Several months before our research team released its Policy Guide, the Secretary-General put out his 2012 Report to the Security Council on POC. In its Operative Paragraph 21 the Secretary-General squarely confronted the question of the relationship between R2P and POC. He drew a stark distinction between the two norms, asserting that POC was a ‘legal concept’ and R2P a ‘political concept’ and declaring that POC only applies in armed conflict.(…)
First, their inaccuracy. To be sure, POC was initially a legal concept, defined by International Humanitarian Law. But it has since grown beyond this to a policy framework, guiding the Security Council, peacekeepers, humanitarians and the international community more generally. The commitment to positively protect civilians taken on by each of these actors is not a legal concept. None of these actors are legally obliged to protect civilians, except perhaps in very, very rare situations. To say POC is based on a legal concept is fair enough, so far as it goes. But to say itis a legal concept, as if peacekeepers and the Council are directly bound by law to protect civilians, is false and misleading.
The characterization of R2P as a ‘political concept’ is also flawed. Some aspects of R2P are straightforward law; the duties states have not to perpetrate atrocities are plainly legal ones. States also have some legal duties not to be complicit in genocide occurring in other countries, as the ICJ determined in the Bosnia Genocide Case. Asserting R2P to be a ‘political concept’, while appropriately acknowledging R2P's politicized aspects, risks distracting attention from its legal elements and its larger basis in international law.(…)

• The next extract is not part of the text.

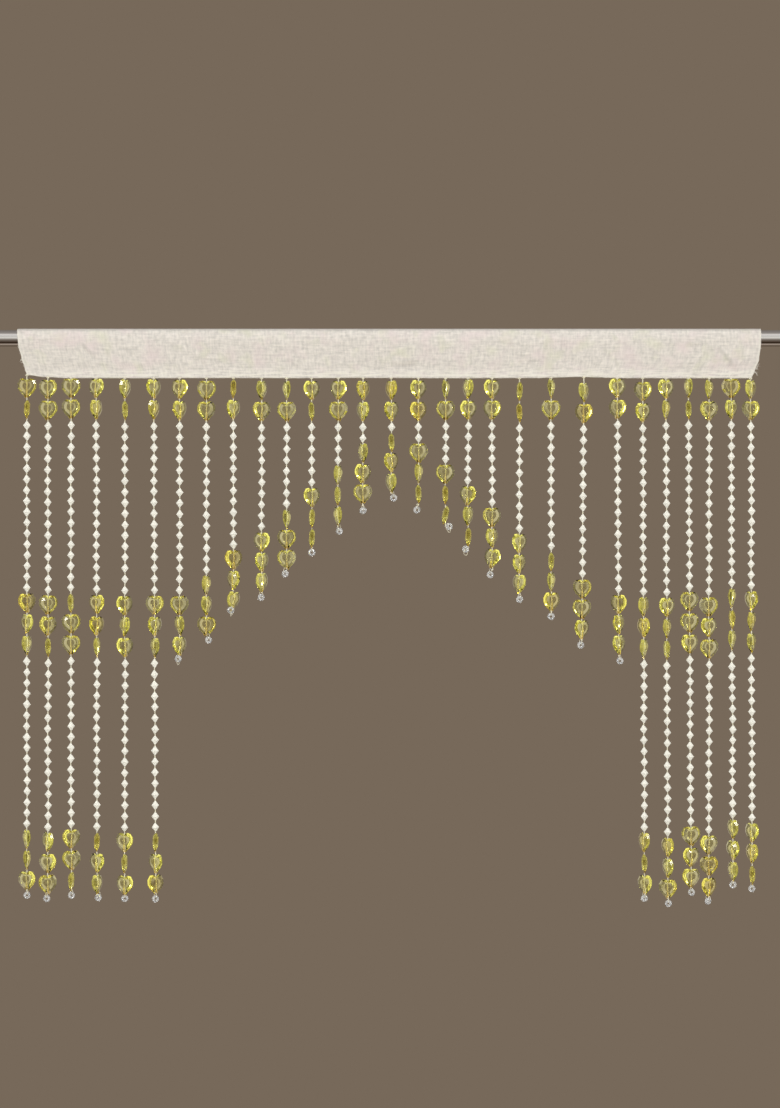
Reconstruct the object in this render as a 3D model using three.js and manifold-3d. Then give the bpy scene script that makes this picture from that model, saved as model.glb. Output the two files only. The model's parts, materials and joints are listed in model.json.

If this is right, then it opens the question: Why did the Secretary-General make this assertion in the first place? After all, Secretary-General Ban Ki-Moon has been a great supporter of the United Nation’s attempts to protect civilians. Why would he make any assertion liable to roll back reforms he himself has achieved? The answer, I think, is that the intention was simply to try and make POC appear less controversial. Especially in the wake of the regime-change in Libya, and also the use of French military assets in Côte D’Ivoire to protect civilians, there was increased suspicion about POC and substantial pushback against what had previously been widely accepted POC inclusions in Security Council resolutions and peacekeeping mandates. The wish to make POC more acceptable drove the drafters of the Secretary-General’s report to present a bright-line distinction between R2P (controversial/political) and POC (acceptable/legal). While the drafters’ intentions were no doubt laudable, however, the result was unhelpful.
What does the future hold?
Following the Secretary-General’s report, in the 2012 Open Debate on POC, the ‘Group of Friends on POC’ (and some member-states as well) used the Secretary-General’s ‘legal concept’ language. Representing fifteen UN member-states, with three current members of the Security Council, the Group stated: “In our endeavor to re-establish confidence, it is of the utmost importance to reaffirm the basic tenets of the protection of civilians as a legal concept based on international humanitarian law, human rights refugee law and international criminal law.”
It was in the context that our research team launched the Policy Guide, and presented our findings to delegations at the United Nations in New York in November 2012.(…)
Security Council resolutions carry serious and sometimes far-reaching consequences, and every word matters. It could prove a serious setback to subsequent protection efforts if the Council unwittingly entrenched a concept of POC that is an inaccurate and enervated characterization of its current substance. While it is always tempting to make policies and practices seem as uncontroversial as possible, in the context of civilian protection clarity and determination are crucial. There is little point in trying to achieve consensus on POC if that threatens to return the United Nations civilian protection agenda to its status during the dark days of Rwanda and Srebrenica.